Lyrically, the album delves into personal discovery and reflection, narrators’ attempting to navigate their respective lives’ courses without a proper compass.  In “Boxers Hit Harder” listeners can imagine a lone, punch drunk bruiser, looking out from a captured moment in a tattered, black and white photograph, sitting in a nearly empty room save for a bottle of whiskey and a harsh hanging lightbulb, a weakened fighter who cannot bring himself to go on without an excuse to “hit harder.”   As the song plays on a large, felted speaker radio, a question slowly sneaks forward like a kicked-cat, “Do boxers hit harder when women are around only in the ring, or in their daily lives’ as well?  Could this part of the reason there isn’t a woman around?”  The Divers’ Curse navigates the emotional, dark watered depths of loneliness, lost love, and lingering longing.

Many of the songs on The Diver’s Curse start with gentle guitar and almost whispered vocals as though Harrington is drawing the listener closer, preparing to share a single secret drawing the audience into a sacred storytelling space.  Sonically all the instruments have a lush, rich sound throughout the album.

The piano and cello opening of Contamana is one Tom Waits would be proud; one almost expects his growly, belting voice to deliver the first line.  Harrington’s voice is instead gentle yet yearning, a introspective, reflective melody combined with the stark imagery of “the darkest hole you will ever see / is kept inside a funeral wreath / when you tasted my blood / where you chasing relief.”  The breathy vocal delivery punctuates the question how one could “steal another man’s breath.”   A quiet mandolin offers a shimmer of hope, and the echoed piano evokes memories and questions and the honesty ensued in the thickest reaches of the night, to “wait here alone on the riverside to “close my eyes and whither.”

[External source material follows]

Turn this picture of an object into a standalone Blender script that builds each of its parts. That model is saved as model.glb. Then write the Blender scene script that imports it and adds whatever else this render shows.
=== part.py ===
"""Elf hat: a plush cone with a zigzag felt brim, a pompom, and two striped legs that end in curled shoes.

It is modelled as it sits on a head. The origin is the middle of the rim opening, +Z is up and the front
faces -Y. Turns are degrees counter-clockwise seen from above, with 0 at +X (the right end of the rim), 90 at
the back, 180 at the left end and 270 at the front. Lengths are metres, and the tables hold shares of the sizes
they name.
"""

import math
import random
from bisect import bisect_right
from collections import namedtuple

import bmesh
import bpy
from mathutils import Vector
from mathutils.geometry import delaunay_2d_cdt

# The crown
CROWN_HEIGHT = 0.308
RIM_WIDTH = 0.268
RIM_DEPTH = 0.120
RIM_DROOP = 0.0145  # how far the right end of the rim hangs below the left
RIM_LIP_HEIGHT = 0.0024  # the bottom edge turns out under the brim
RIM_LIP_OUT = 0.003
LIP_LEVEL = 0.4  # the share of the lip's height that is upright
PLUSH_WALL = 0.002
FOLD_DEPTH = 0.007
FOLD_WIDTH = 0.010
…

“Sleepy John” vocally evokes the tone of Lou Reed, the phrasing of Bob Dylan and the lyrics of Don McLean. The phrasing and delivery of lines such as “where you known by the truth and emboldened by your prayers / do you even care / what’s going on here / where you commit / before you disappear” could come before “everybody loves me baby / what’s the matter with you” on American Pie.  The string line politely nods at the bass line from Lou Reed’s “Walk on the Wild Side” while the close-to-mic vocal delivery is a nod to Leonard Cohen and a less-creepy, albeit poetic, Joseph Kerschbaum.  “One Match Left” has Cohen-esque phrasing and arrangement, with sparsely used instruments and a single-note picked guitar part evoking a modern, troubadour effect.

“Nightingale Lane” is bluely romantic, a slow couple walking through a Van Gogh bright, but cloudy night.  “In Your Arms” speaks of resolve, and failure, and trust, and the strength one person can create for another, a haven to slowly heal one’s soul.

“Resusci-Anne”, “Apple Cart” and “Early Morning Eye” is reminiscent of the Weakerthans, or the Weakerthans’ collective older uncle.  This song could be the bonus track from Lost and Leaving, musically and lyrically, and vocally reminiscent of John K. Samson in Harrington’s higher, more open range.

“Little Birds” closes the album starting with a deep breath before a low sung first line, harmonies and bells create a modest sense of hope for this folk based lullaby, wine-heavy eyes slump as one head is placed on another’s shoulder.

BD Harrington’s The Diver’s Curse is quiet and reserved, urgent and personal, a soft-spoken, romantic malcontent sharing his secret stories.